Murphy is expecting many more to jump at the opportunity to open their own Wheat State Pizzas in the next 18 months, but keeping the growth controlled is essential to maintaining quality and preserving the spirit of the company.

“In the next six months, I'd say we'll do at least two, possibly three in this area. After '07 I think we'll start reaching out and trying to tackle other markets like St. Louis, Omaha,” Murphy said.


There are currently seven Wheat State Pizza stores in Kansas. The first franchise opened in September in Junction City. Source: Google Maps
Meanwhile, Millikan will be hard at work opening stores in Kansas. He's already looking into opening a store in Manhattan next summer, where the Kansas State University market could promise a huge number of sales. But that's just the beginning. To outdo Murphy, he'll be playing catch up. Murphy already takes the credit for opening six locations, including the original, which he opened in Lawrence in 2004.

Luckily, Millikan believes the investment is a shoe-in, and for Wheat State Pizza, there's no telling how far it might go, he said. He is clear about his own goals, however.

“Who knows what the future holds?” Millikan said. “What do I want to do personally? I want to own 20 pizza stores, at least.”

But for Murphy, the decision to franchise his company is about more than just numbers: It’s the fulfillment of a lifelong dream. Murphy opened the first store in 2004 with $40,000 of personal loans and credit card debt and a $40,000 loan his brother-in-law took out, using his house as collateral.

Less than three years since opening, Murphy has met his lifelong goal of opening a restaurant -- six times over. So he’s refocused his ambition on developing the quality of the company’s products, and putting Wheat State Pizza in the minds, and bellies, of customers nationwide.

“That's kind of my dream -- is to expand large enough to where people are familiar with the name, familiar with the quality and the taste of it. It's real simple. It doesn't matter how many stores we have,” Murphy said. “The growth will take care of itself if people hear about it and it has a good reputation.”

And in Millikan’s eyes, it is Murphy’s dedication to quality that sets Wheat State Pizza apart from its largest competitors -- even Papa John’s, which occupies a similar niche. But Millikan’s belief in the future of Murphy’s company was strong enough to bring him back to the pizza business after he had retired from the industry. He just couldn’t find a pizza outlet where he felt his talents could be fully utilized -- until Murphy called him in 2005, asking for help with his new business.

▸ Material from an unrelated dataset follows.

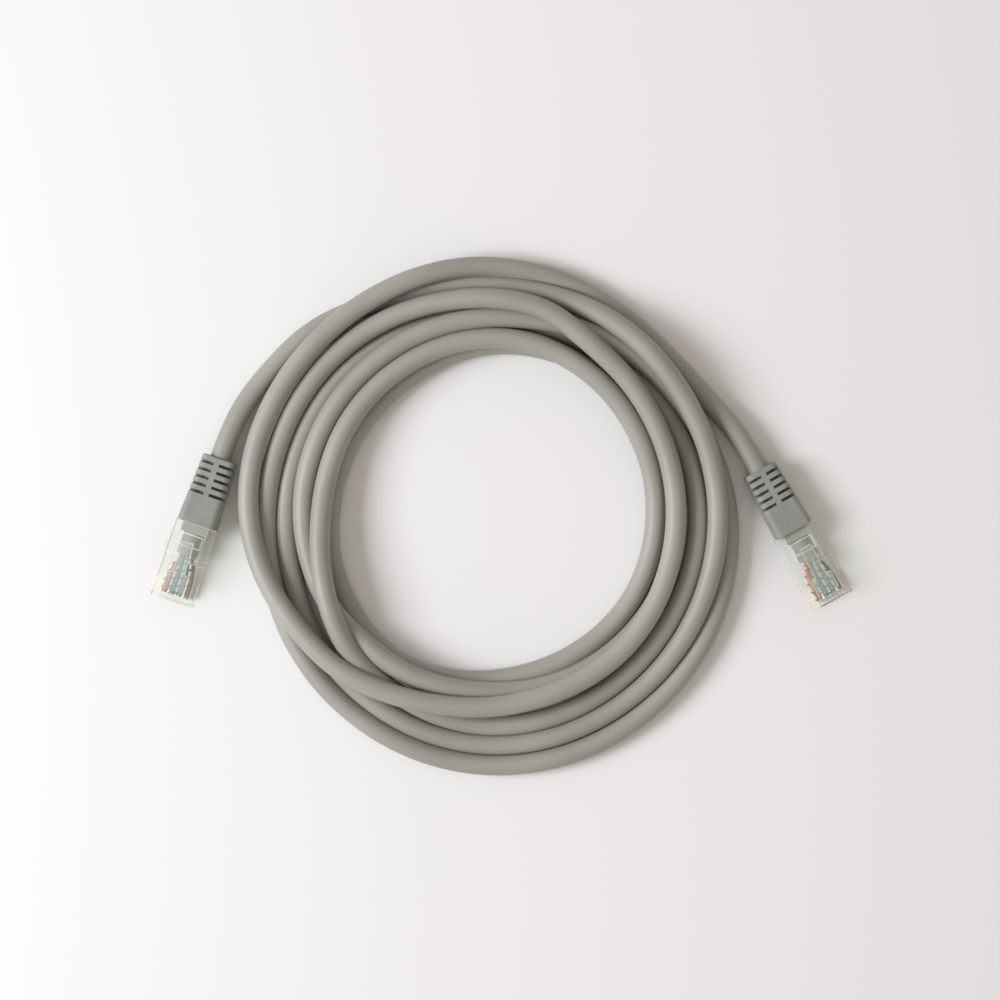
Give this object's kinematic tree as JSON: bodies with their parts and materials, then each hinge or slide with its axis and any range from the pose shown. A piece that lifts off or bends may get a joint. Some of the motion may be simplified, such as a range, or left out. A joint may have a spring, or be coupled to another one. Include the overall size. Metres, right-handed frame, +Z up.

And with Millikan and Murphy renewing their old competitive streak, the sauces are flowing like never before. Even if Murphy wins the race and opens stores more quickly, Millikan is glad to be reunited with the business and an indescribable feeling that he had been craving since he left.

“Once you’ve been in the business -- it’s kind of hard to explain -- but you really never leave it. You might take a vacation for a while,” Millikan said. “But once you’ve got that pizza sauce running through your veins, you can’t get it out.”